Что ж, мы формулируем некоторую не исключенность, с опережающей альтернативой. Как таковой ее еще нет. Но мы знаем, что регионы сами не выплывут к русскому цивилизационному уровню, пока мираж «Москва-Кремль» не растает. Тогда нас снова ждет булгаковский финал в гибнущей Москве. Либо мы успеваем предложить опережающую альтернативу. Ведь то, о чем ты говоришь, несет бедственные последствия.
Ну еще бы!
По крайней мере, мы ведем с тобой этот разговор. Мы друг друга более чем знаем, и разговор содержателен. Но когда я разговариваю с публикой в Кремле, я не вижу там содержательности вообще и мне нечего им возражать. Что возразить, когда слышишь: «Михаил Яковлевич, это опасно, они там все местные красные бароны!» Местные бароны противны, но малоопасны.

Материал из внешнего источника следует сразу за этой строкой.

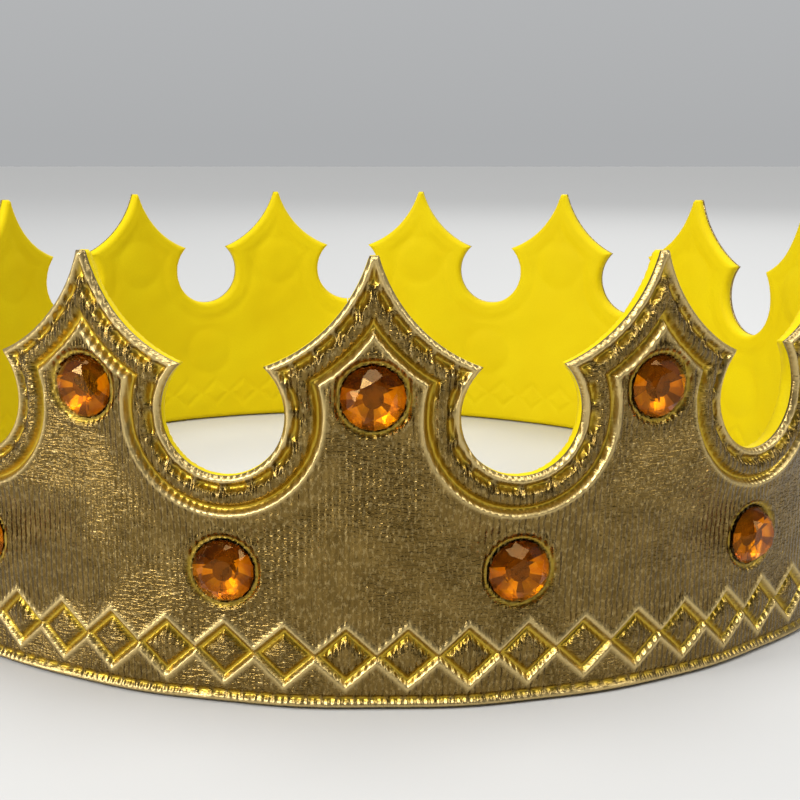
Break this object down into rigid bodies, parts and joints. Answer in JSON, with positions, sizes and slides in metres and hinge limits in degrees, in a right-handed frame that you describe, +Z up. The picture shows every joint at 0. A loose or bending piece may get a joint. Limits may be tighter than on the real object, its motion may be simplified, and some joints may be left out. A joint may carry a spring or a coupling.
{
  "type": "costume crown",
  "caption": "Soft foam crown with gold cloth prongs, amber stones and a hook-and-loop strap at the back; opens out flat along its flex lines.",
  "frame": {"origin": "middle of the crown's bounding box, on the surface it stands on", "axes": "+Z up along the ring's axis, front prong facing -Y, closure strap at +Y"},
  "size_m": [0.1946, 0.199, 0.061],
  "materials": {
    "gold_cloth": "metallic ribbed lame cloth, heat-pressed onto the foam",
    "yellow_foam": "smooth matte foam sheet",
    "amber_stone": "clear-coated faceted acrylic with a foiled back",
    "closure_tape": "hook-and-loop tape",
    "sewing_thread": "polyester thread"
  },
  "bodies": {
    "front_section": {"gold_cover_00": "gold_cloth", "foam_wall_00": "yellow_foam", "stones_00": "amber_stone"},
    "section_01": {"gold_cover_01": "gold_cloth", "foam_wall_01": "yellow_foam", "stones_01": "amber_stone"},
    "section_02": {"gold_cover_02": "gold_cloth", "foam_wall_02": "yellow_foam", "stones_02": "amber_stone"},
    "section_03": {"gold_cover_03": "gold_cloth", "foam_wall_03": "yellow_foam", "stones_03": "amber_stone"},
    "section_04": {"gold_cover_04": "gold_cloth", "foam_wall_04": "yellow_foam", "stones_04": "amber_stone"},
    "section_05": {"gold_cover_05": "gold_cloth", "foam_wall_05": "yellow_foam", "stones_05": "amber_stone"},
    "section_06": {"gold_cover_06": "gold_cloth", "foam_wall_06": "yellow_foam", "stones_06": "amber_stone"},
    "section_07": {"gold_cover_07": "gold_cloth", "foam_wall_07": "yellow_foam", "stones_07": "amber_stone", "strap_foot_foam": "yellow_foam", "strap_foot_cover": "gold_cloth", "strap_stitches": "sewing_thread"},
    "section_08": {"gold_cover_08": "gold_cloth", "foam_wall_08": "yellow_foam", "stones_08": "amber_stone", "loop_tape": "closure_tape"},
    "section_09": {"gold_cover_09": "gold_cloth", "foam_wall_09": "yellow_foam", "stones_09": "amber_stone"},
    "section_10": {"gold_cover_10": "gold_cloth", "foam_wall_10": "yellow_foam", "stones_10": "amber_stone"},
    "section_11": {"gold_cover_11": "gold_cloth", "foam_wall_11": "yellow_foam", "stones_11": "amber_stone"},
    "section_12": {"gold_cover_12": "gold_cloth", "foam_wall_12": "yellow_foam", "stones_12": "amber_stone"},
    "section_13": {"gold_cover_13": "gold_cloth", "foam_wall_13": "yellow_foam", "stones_13": "amber_stone"},
    "section_14": {"gold_cover_14": "gold_cloth", "foam_wall_14": "yellow_foam", "stones_14": "amber_stone"},
    "strap_flap": {"strap_flap_foam": "yellow_foam", "strap_flap_cover": "gold_cloth", "strap_stone": "amber_stone", "hook_tape": "closure_tape"}
  },
  "joints": [
    {"name": "flex_01", "type": "hinge", "parent": "front_section", "child": "section_01", "pos_m": [0.02771, -0.09331, 0], "axis": [0, 0, -1], "range_deg": [0, 24]},
    {"name": "flex_02", "type": "hinge", "parent": "section_01", "child": "section_02", "pos_m": [0.06248, -0.07414, 0], "axis": [0, 0, -1], "range_deg": [0, 24]},
    {"name": "flex_03", "type": "hinge", "parent": "section_02", "child": "section_03", "pos_m": [0.08645, -0.04249, 0], "axis": [0, 0, -1], "range_deg": [0, 24]},
    {"name": "flex_04", "type": "hinge", "parent": "section_03", "child": "section_04", "pos_m": [0.09547, -0.00381, 0], "axis": [0, 0, -1], "range_deg": [0, 24]},
    {"name": "flex_05", "type": "hinge", "parent": "section_04", "child": "section_05", "pos_m": [0.08799, 0.03518, 0], "axis": [0, 0, -1], "range_deg": [0, 24]},
    {"name": "flex_06", "type": "hinge", "parent": "section_05", "child": "section_06", "pos_m": [0.06529, 0.06776, 0], "axis": [0, 0, -1], "range_deg": [0, 24]},
    {"name": "flex_07", "type": "hinge", "parent": "section_06", "child": "section_07", "pos_m": [0.0313, 0.08829, 0], "axis": [0, 0, -1], "range_deg": [0, 24]},
    {"name": "flex_14", "type": "hinge", "parent": "front_section", "child": "section_14", "pos_m": [-0.02771, -0.09331, 0], "axis": [0, 0, 1], "range_deg": [0, 24]},
    {"name": "flex_13", "type": "hinge", "parent": "section_14", "child": "section_13", "pos_m": [-0.06248, -0.07414, 0], "axis": [0, 0, 1], "range_deg": [0, 24]},
    {"name": "flex_12", "type": "hinge", "parent": "section_13", "child": "section_12", "pos_m": [-0.08645, -0.04249, 0], "axis": [0, 0, 1], "range_deg": [0, 24]},
    {"name": "flex_11", "type": "hinge", "parent": "section_12", "child": "section_11", "pos_m": [-0.09547, -0.00381, 0], "axis": [0, 0, 1], "range_deg": [0, 24]},
    {"name": "flex_10", "type": "hinge", "parent": "section_11", "child": "section_10", "pos_m": [-0.08799, 0.03518, 0], "axis": [0, 0, 1], "range_deg": [0, 24]},
    {"name": "flex_09", "type": "hinge", "parent": "section_10", "child": "section_09", "pos_m": [-0.06529, 0.06776, 0], "axis": [0, 0, 1], "range_deg": [0, 24]},
    {"name": "flex_08", "type": "hinge", "parent": "section_09", "child": "section_08", "pos_m": [-0.0313, 0.08829, 0], "axis": [0, 0, 1], "range_deg": [0, 24]},
    {"name": "strap_peel", "type": "hinge", "parent": "section_07", "child": "strap_flap", "pos_m": [0.00842, 0.09706, 0], "axis": [0, 0, -1], "range_deg": [0, 90]}
  ],
  "couplings": [
    {"joint": "flex_02", "follows": "flex_01", "ratio": 1},
    {"joint": "flex_03", "follows": "flex_01", "ratio": 1},
    {"joint": "flex_04", "follows": "flex_01", "ratio": 1},
    {"joint": "flex_05", "follows": "flex_01", "ratio": 1},
    {"joint": "flex_06", "follows": "flex_01", "ratio": 1},
    {"joint": "flex_07", "follows": "flex_01", "ratio": 1},
    {"joint": "flex_14", "follows": "flex_01", "ratio": 1},
    {"joint": "flex_13", "follows": "flex_01", "ratio": 1},
    {"joint": "flex_12", "follows": "flex_01", "ratio": 1},
    {"joint": "flex_11", "follows": "flex_01", "ratio": 1},
    {"joint": "flex_10", "follows": "flex_01", "ratio": 1},
    {"joint": "flex_09", "follows": "flex_01", "ratio": 1},
    {"joint": "flex_08", "follows": "flex_01", "ratio": 1}
  ]
}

Опасен Ельцин, усевшийся посреди современного мира, правя безгосударственным пространством из Грановитой палаты.
Если бы разговор ты вел не со мной, исчезла бы и его комплиментарность. Тебя спросят: чем твоя опережающая альтернатива станет для Москвы, если не формой суицида десятимиллионного региона? Разве Москва виновата, что в ней две трети чиновников? Что ей, резню чиновников устроить? Москве надо чем-то жить. Чем ей жить, если ничем, кроме как столицей, она быть не умеет?
Если убрать ее повадку отбирать отовсюду свежие силы и свозить их сюда, в Большой театр и в Академию наук.